Task goal
Copy out precisely the lines beginning at the line that contains "the next socket" and ending at the line that contains "obj.matrix_world = world", including both.

Data block
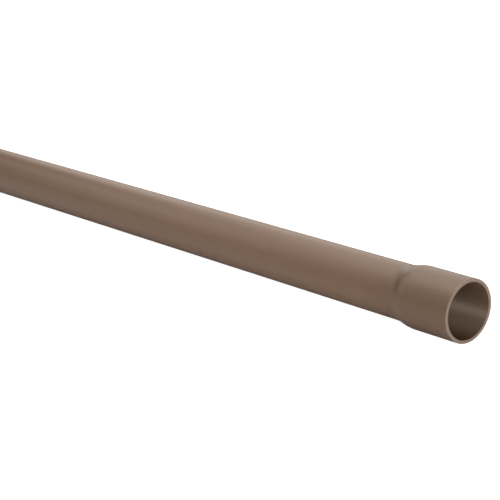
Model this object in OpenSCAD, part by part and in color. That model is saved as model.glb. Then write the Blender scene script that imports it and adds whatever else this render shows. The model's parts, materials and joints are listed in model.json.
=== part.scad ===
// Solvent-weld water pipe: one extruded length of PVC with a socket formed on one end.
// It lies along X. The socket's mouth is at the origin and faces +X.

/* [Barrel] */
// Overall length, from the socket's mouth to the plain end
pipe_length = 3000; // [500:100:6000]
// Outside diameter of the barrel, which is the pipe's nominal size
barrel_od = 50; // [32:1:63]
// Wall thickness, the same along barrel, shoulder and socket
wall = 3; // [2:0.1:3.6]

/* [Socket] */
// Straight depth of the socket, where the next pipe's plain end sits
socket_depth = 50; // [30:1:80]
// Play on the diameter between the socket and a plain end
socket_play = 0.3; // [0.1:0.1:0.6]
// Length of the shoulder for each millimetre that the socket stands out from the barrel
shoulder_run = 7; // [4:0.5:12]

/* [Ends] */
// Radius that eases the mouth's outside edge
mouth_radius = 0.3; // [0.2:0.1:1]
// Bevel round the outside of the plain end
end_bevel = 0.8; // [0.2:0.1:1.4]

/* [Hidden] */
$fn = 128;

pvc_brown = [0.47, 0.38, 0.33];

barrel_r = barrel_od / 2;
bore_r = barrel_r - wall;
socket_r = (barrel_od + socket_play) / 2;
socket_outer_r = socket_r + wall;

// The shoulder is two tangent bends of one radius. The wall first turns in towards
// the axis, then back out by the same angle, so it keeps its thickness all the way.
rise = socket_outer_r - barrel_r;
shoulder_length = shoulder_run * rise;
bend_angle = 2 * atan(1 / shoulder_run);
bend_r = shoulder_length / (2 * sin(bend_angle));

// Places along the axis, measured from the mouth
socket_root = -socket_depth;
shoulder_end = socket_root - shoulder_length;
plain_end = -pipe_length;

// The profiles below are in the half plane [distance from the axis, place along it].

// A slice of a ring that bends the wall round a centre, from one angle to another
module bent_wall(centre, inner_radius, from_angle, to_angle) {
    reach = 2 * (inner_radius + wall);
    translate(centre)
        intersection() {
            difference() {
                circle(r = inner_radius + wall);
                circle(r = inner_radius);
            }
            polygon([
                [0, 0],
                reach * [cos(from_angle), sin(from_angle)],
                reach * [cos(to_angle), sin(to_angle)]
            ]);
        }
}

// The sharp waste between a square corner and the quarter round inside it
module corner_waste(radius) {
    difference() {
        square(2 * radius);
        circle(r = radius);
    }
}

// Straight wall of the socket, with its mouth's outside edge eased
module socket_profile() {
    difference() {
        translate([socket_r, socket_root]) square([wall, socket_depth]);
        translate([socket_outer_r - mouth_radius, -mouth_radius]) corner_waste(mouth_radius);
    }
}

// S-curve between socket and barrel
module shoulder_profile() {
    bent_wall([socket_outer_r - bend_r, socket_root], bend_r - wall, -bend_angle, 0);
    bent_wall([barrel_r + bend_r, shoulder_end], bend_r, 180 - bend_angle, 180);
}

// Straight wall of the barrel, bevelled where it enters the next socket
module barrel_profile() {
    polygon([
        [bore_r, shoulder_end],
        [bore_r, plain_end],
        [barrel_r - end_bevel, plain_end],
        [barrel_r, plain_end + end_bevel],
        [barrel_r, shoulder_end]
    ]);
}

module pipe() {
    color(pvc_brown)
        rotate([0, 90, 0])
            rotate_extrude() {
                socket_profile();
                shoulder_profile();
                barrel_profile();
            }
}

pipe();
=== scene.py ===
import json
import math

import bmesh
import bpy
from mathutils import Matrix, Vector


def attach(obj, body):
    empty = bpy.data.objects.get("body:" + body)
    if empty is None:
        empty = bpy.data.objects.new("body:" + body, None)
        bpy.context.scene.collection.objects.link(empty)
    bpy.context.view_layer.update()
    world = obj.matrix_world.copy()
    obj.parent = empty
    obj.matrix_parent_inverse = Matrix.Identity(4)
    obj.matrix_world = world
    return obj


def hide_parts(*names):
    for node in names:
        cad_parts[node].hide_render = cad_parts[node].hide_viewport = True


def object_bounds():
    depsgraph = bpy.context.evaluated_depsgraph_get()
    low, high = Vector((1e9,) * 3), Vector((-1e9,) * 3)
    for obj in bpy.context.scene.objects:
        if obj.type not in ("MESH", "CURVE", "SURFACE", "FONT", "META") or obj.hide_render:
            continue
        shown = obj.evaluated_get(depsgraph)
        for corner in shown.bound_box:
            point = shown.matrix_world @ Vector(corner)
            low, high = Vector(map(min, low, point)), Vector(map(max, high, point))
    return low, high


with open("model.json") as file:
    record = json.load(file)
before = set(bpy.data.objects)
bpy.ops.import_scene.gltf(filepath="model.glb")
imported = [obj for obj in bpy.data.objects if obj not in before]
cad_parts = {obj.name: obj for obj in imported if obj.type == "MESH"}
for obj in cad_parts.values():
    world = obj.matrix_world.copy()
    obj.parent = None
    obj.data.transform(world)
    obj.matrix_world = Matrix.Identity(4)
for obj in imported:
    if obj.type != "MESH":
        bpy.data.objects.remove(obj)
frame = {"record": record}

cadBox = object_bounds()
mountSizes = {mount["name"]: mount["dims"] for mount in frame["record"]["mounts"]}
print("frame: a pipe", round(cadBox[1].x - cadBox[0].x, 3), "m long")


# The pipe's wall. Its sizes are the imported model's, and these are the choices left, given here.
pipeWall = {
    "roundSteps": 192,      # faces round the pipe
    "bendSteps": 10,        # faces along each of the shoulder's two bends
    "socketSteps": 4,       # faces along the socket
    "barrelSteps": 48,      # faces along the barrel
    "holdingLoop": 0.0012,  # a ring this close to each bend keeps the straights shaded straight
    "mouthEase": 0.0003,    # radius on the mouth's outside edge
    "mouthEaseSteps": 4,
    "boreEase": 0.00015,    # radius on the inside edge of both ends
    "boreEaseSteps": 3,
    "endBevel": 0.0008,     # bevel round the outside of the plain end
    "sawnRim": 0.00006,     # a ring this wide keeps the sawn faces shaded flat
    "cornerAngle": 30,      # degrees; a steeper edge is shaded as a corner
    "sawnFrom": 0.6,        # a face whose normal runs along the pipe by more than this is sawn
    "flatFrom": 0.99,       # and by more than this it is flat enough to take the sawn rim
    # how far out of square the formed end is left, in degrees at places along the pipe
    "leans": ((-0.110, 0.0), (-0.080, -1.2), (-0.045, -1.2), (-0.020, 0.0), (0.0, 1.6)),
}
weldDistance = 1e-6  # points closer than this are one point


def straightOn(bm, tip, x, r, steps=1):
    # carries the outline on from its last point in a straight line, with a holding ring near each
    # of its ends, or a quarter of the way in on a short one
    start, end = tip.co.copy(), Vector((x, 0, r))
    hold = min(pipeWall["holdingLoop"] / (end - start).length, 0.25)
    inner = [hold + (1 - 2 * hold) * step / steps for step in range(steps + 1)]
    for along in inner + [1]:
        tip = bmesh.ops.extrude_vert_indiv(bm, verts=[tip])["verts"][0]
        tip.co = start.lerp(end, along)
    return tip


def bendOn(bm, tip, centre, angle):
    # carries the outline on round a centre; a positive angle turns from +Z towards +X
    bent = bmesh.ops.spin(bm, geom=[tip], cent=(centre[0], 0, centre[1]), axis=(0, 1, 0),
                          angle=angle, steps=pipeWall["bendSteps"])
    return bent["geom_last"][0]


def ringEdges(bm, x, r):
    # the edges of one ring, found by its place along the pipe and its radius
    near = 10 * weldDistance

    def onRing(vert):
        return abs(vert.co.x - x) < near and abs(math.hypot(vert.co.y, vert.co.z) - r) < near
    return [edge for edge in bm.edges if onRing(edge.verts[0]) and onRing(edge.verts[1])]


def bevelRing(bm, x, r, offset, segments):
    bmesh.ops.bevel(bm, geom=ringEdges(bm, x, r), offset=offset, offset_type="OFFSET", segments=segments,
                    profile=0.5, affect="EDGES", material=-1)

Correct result
// Straight wall of the barrel, bevelled where it enters the next socket
module barrel_profile() {
    polygon([
        [bore_r, shoulder_end],
        [bore_r, plain_end],
        [barrel_r - end_bevel, plain_end],
        [barrel_r, plain_end + end_bevel],
        [barrel_r, shoulder_end]
    ]);
}

module pipe() {
    color(pvc_brown)
        rotate([0, 90, 0])
            rotate_extrude() {
                socket_profile();
                shoulder_profile();
                barrel_profile();
            }
}

pipe();
=== scene.py ===
import json
import math

import bmesh
import bpy
from mathutils import Matrix, Vector


def attach(obj, body):
    empty = bpy.data.objects.get("body:" + body)
    if empty is None:
        empty = bpy.data.objects.new("body:" + body, None)
        bpy.context.scene.collection.objects.link(empty)
    bpy.context.view_layer.update()
    world = obj.matrix_world.copy()
    obj.parent = empty
    obj.matrix_parent_inverse = Matrix.Identity(4)
    obj.matrix_world = world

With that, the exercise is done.